General Bounce 1: Secrecy

From General Bounce: The Lady and the Locusts, a nineteenth-century novel:

’Tis a pity we should think so little of payment till the bill comes due;—in the meantime we go blindly on, deceiving and deceived—we know but little of our neighbour, and we trust in heaven our neighbour knows nothing whatever about us; so we grope about in the dark, and call it Life.

I’m not chary of bringing up the “payment,” that is, final judgment, but my interest here is the “deceiving,” the secrecy.
     We learn secrecy from being with other people—most of us from growing up in families. Not “keeping secrets,” that is, other people’s secrets, but each individual of us having our own carefully kept and guarded thoughts that those who know us best have no idea of and carrying out actions out of the presence and knowledge of those same people.
     We learn this secrecy in our families as the clearest lesson from parental correction. The lesson is not that I shouldn’t do what mom or dad don’t want me to do but that I should do it in such a way that they don’t see, don’t know, or at least don’t notice. So subterfuge wins over compliance. Not that we’re all so evil or sneaky but that that secrecy is, in fact, the most logical and sensible lesson learnable from parental correction. And it’s a lesson that shapes how we live henceforth.
     General Bounce: The Lady and the Locusts is about love and romance. I drew the diagrams shown above to help keep things straight. The larger diagram came before the midpoint, by which time some of those six arrows (the locusts) pointing toward that circle (the lady) had been rejected or were giving up the fight in view of a rumor that the lady would not, after all, inherit the fortune. The smaller diagram is for the last few chapters when only four possible lovers, two of each gender, remained.
     Looking back, I realize now that the novel is, beginning to end, all about that secrecy we maintain among ourselves. It would have been much shorter if the characters had been sensible and conferred among themselves. But we don’t do that, and they didn’t. As it is, they all thought they understood, or at least acted in accord with their guesses at each other’s minds. Some of those wrong guesses and incorrect assurances are represented by dotted lines in the diagrams.
     It does no good for the frustrated reader to try to call the characters’ attention to those sorts of problems. I tried.

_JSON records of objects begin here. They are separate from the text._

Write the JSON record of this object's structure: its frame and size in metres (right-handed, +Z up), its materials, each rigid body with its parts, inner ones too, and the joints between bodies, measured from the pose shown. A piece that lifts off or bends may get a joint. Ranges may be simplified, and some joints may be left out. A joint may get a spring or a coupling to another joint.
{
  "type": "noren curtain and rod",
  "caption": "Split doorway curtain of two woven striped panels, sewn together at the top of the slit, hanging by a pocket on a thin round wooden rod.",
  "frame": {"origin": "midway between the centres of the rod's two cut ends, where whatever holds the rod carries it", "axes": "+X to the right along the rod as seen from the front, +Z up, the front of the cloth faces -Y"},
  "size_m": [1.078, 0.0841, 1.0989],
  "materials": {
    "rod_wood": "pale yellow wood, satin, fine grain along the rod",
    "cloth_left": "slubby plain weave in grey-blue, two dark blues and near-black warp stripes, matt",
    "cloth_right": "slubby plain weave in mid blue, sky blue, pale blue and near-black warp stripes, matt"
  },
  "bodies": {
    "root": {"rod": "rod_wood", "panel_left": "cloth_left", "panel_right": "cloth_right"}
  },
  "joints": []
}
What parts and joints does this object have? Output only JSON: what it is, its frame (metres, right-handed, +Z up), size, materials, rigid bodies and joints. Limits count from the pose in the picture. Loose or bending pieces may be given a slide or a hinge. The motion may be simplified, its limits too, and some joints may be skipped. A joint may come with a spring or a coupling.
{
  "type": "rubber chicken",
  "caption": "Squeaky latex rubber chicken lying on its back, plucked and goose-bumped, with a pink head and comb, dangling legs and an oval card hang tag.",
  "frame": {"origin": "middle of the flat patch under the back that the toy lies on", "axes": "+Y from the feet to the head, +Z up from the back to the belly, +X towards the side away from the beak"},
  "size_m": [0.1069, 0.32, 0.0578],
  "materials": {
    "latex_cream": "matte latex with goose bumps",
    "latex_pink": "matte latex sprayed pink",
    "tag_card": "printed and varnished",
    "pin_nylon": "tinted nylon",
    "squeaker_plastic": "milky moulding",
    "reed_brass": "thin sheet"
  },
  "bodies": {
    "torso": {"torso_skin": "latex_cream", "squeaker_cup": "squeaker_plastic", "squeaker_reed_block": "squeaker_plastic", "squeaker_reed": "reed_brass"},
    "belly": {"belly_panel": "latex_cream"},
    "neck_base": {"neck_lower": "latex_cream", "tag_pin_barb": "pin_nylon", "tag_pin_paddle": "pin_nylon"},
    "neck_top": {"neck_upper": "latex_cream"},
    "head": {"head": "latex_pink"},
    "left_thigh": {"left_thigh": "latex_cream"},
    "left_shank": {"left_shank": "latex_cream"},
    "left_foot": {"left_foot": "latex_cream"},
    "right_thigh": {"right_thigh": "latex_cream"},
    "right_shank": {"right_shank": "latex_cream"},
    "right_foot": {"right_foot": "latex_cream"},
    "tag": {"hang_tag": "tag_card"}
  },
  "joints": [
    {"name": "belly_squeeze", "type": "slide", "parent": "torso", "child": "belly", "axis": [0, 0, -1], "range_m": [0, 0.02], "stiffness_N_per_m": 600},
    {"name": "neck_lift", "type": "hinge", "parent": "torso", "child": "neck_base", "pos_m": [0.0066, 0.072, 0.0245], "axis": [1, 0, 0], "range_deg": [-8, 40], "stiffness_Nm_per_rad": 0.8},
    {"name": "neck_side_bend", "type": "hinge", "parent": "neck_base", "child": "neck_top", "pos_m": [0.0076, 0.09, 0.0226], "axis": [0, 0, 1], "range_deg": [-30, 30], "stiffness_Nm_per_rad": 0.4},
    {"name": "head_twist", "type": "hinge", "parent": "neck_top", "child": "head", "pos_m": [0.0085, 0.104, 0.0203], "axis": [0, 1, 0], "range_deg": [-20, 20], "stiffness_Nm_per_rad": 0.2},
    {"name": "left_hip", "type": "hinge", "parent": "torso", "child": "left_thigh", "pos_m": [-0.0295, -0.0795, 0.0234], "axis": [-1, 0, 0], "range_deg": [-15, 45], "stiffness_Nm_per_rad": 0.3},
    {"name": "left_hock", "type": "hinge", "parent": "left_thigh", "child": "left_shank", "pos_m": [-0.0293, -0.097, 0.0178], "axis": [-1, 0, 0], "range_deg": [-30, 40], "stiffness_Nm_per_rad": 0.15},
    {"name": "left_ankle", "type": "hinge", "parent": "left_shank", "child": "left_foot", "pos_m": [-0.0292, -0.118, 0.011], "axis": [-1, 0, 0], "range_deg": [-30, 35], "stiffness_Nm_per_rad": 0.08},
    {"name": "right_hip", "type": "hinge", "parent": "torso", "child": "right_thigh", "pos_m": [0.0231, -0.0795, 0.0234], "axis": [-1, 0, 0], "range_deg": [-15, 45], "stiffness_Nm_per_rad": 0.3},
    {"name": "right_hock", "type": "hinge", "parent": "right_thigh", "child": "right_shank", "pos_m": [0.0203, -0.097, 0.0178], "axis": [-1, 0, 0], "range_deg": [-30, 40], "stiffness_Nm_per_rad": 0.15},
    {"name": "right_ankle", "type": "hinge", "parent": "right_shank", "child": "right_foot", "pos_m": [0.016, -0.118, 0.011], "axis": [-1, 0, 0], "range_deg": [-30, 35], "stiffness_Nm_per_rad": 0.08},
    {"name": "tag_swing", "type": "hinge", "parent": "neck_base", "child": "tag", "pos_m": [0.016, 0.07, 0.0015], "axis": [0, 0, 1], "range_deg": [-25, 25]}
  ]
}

  • George John Whyte-Melville, General Bounce; Or, The Lady and the Locusts (1854). The quotation is from chapter 3 (of 27). The author, so I’ve read at Wikipedia, generally included sporting events, especially the now forbidden foxhunts, in his books. I generally skim through those parts quickly just to find out who gets injured and how badly. Equally forbidden nowadays are the assumptions about racial differences held by the characters, but we the readers should not then transfer those assumptions onto historical differences and get mad at the author about it.
  • I was thinking it was just coincidental, but it can hardly be: I sat down to type up something on secrecy and how we learn it in our families, paused to put something in my headphones, and hit on, without thinking about it, the Cranberries (Bury the Hatchet), but no, too neat to be coincidence. Part of my secret life, by the way, might be enjoying bouncy pop-rock, and a solo trumpet in it is a special delight.